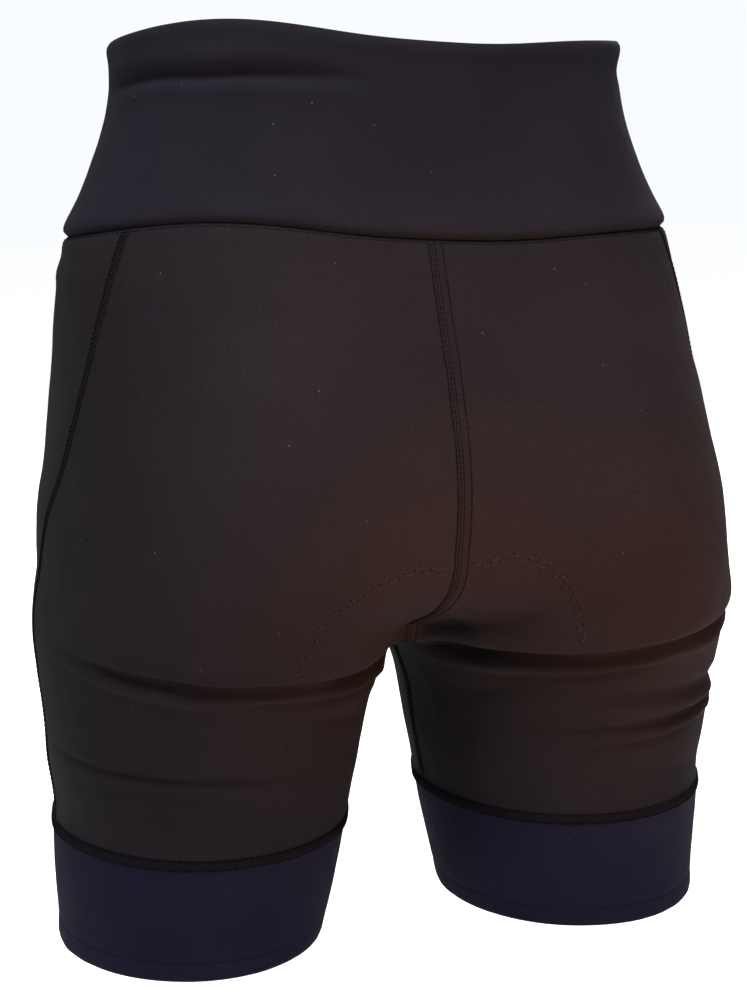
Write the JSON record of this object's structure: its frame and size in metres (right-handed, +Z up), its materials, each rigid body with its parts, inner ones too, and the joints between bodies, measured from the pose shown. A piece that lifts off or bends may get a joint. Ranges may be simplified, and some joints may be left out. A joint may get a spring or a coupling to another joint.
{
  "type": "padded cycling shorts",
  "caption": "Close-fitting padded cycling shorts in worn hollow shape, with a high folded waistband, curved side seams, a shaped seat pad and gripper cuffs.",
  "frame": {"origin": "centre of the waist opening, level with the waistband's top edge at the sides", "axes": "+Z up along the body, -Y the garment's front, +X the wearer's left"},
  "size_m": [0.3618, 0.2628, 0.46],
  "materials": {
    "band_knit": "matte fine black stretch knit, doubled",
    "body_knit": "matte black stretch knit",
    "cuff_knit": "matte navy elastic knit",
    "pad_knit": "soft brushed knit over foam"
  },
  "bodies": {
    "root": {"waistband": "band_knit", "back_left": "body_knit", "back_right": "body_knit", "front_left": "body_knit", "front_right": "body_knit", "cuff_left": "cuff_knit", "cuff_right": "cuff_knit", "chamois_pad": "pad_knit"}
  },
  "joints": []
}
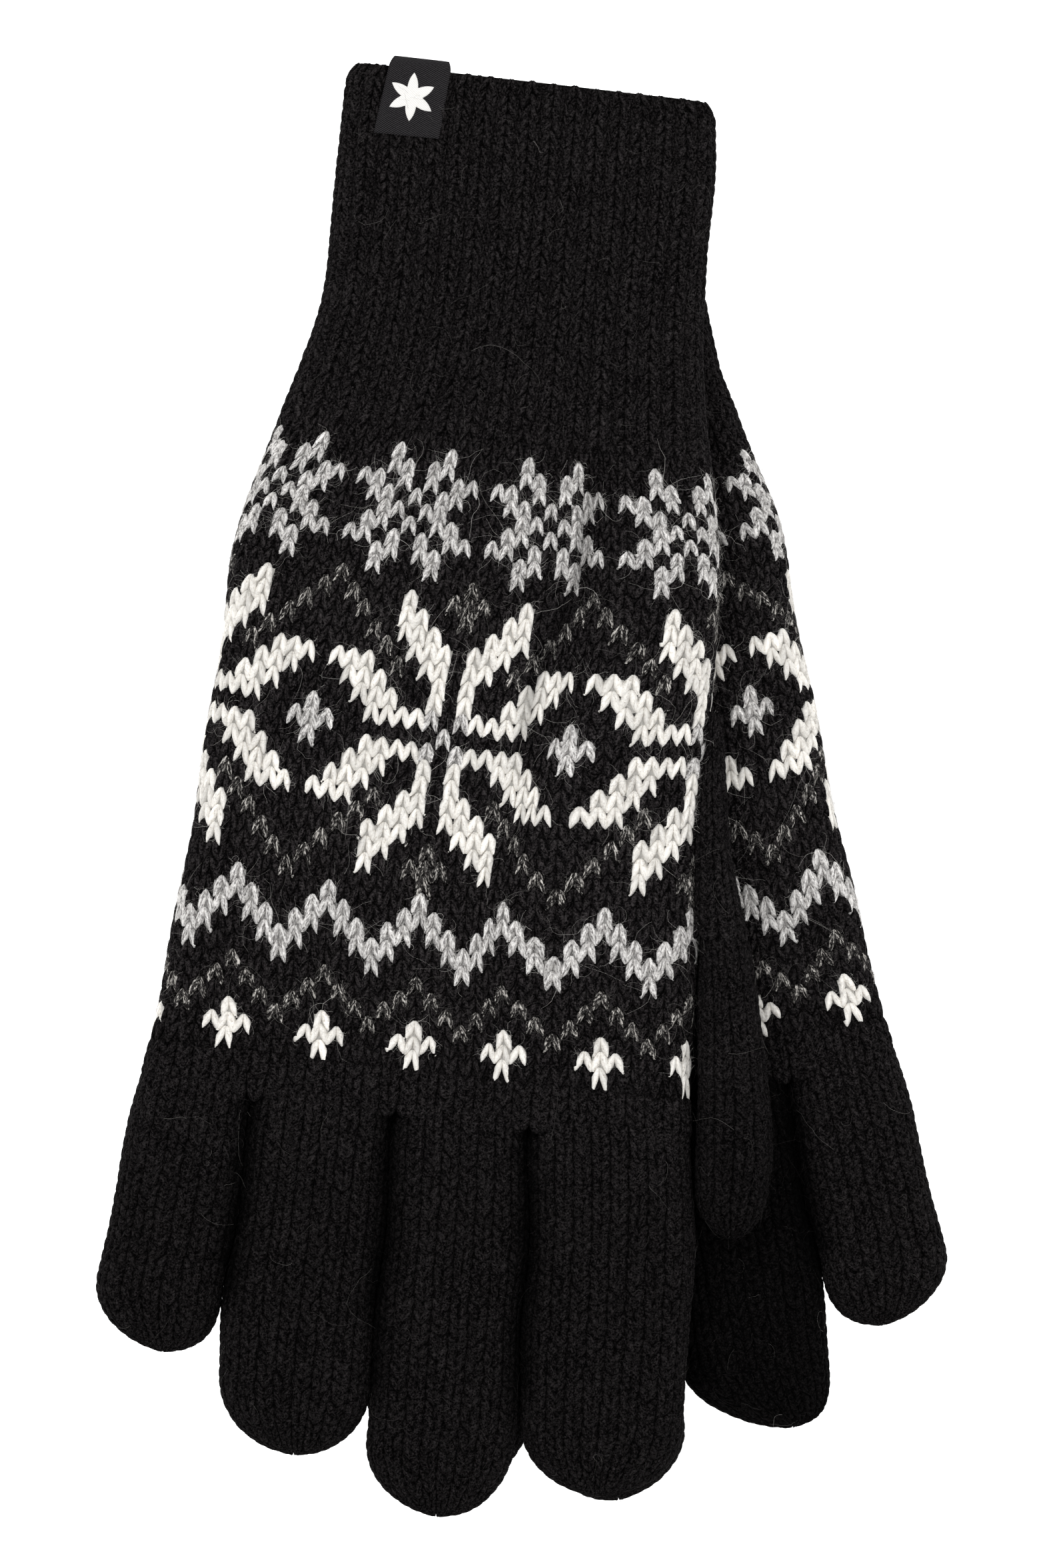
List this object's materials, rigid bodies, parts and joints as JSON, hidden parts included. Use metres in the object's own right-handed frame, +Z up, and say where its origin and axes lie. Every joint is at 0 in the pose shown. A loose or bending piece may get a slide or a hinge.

————

■ CHALLENGE ■
Reproduce the material precisely, including every line.

■ REPLY ■
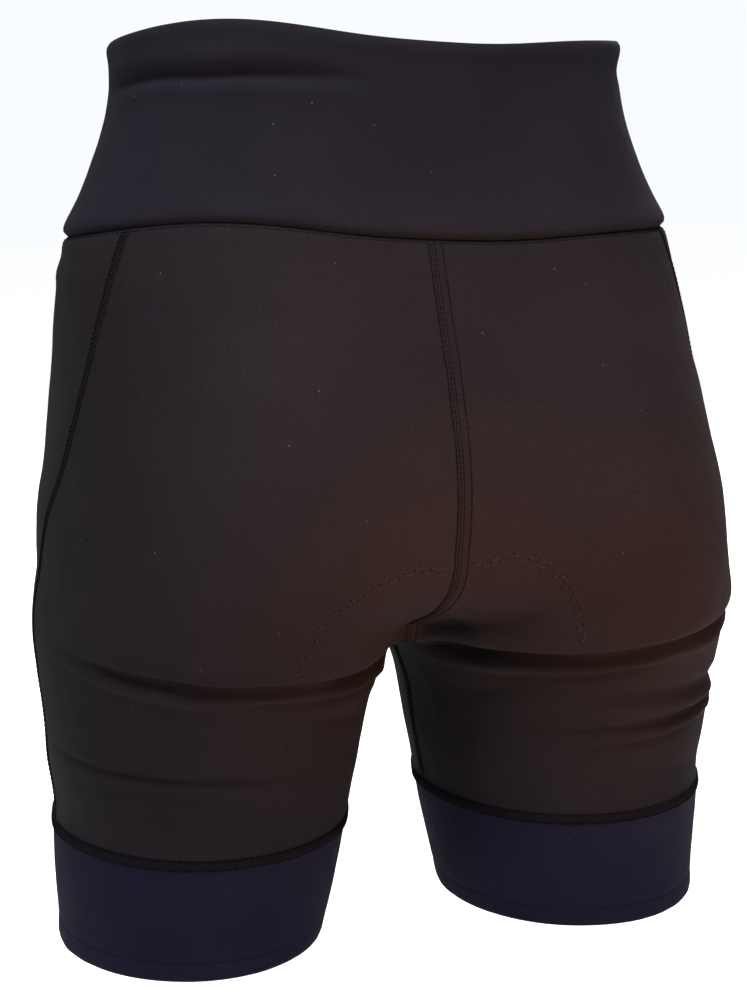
Write the JSON record of this object's structure: its frame and size in metres (right-handed, +Z up), its materials, each rigid body with its parts, inner ones too, and the joints between bodies, measured from the pose shown. A piece that lifts off or bends may get a joint. Ranges may be simplified, and some joints may be left out. A joint may get a spring or a coupling to another joint.
{
  "type": "padded cycling shorts",
  "caption": "Close-fitting padded cycling shorts in worn hollow shape, with a high folded waistband, curved side seams, a shaped seat pad and gripper cuffs.",
  "frame": {"origin": "centre of the waist opening, level with the waistband's top edge at the sides", "axes": "+Z up along the body, -Y the garment's front, +X the wearer's left"},
  "size_m": [0.3618, 0.2628, 0.46],
  "materials": {
    "band_knit": "matte fine black stretch knit, doubled",
    "body_knit": "matte black stretch knit",
    "cuff_knit": "matte navy elastic knit",
    "pad_knit": "soft brushed knit over foam"
  },
  "bodies": {
    "root": {"waistband": "band_knit", "back_left": "body_knit", "back_right": "body_knit", "front_left": "body_knit", "front_right": "body_knit", "cuff_left": "cuff_knit", "cuff_right": "cuff_knit", "chamois_pad": "pad_knit"}
  },
  "joints": []
}
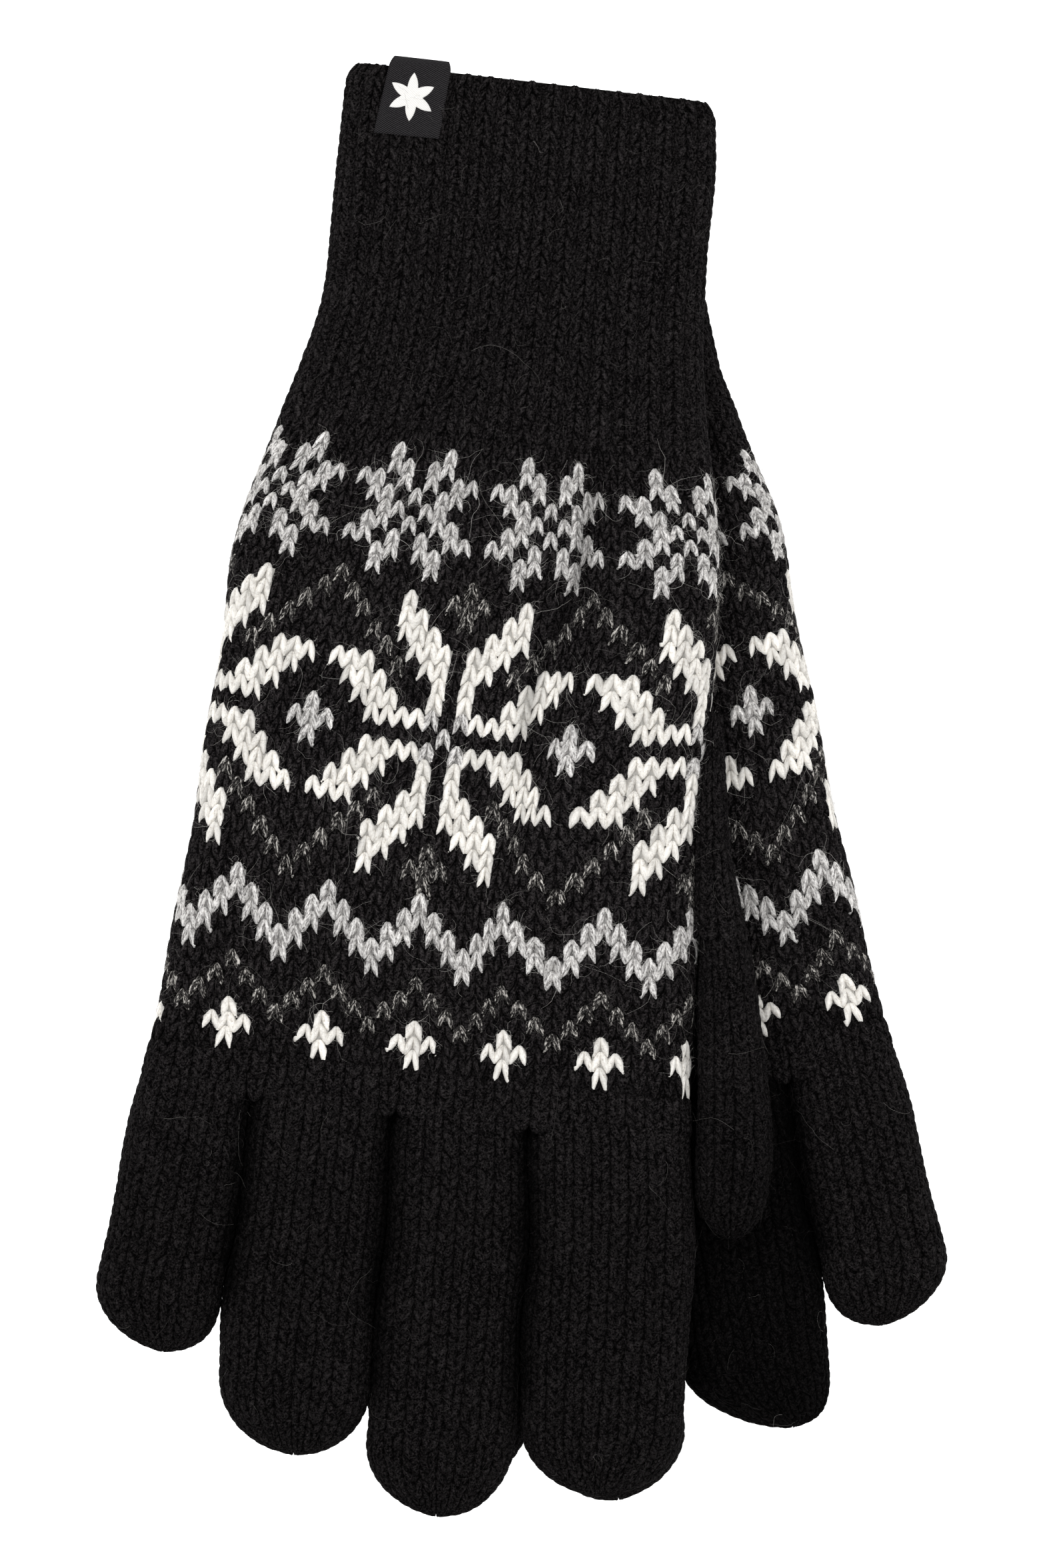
List this object's materials, rigid bodies, parts and joints as JSON, hidden parts included. Use metres in the object's own right-handed frame, +Z up, and say where its origin and axes lie. Every joint is at 0 in the pose shown. A loose or bending piece may get a slide or a hinge.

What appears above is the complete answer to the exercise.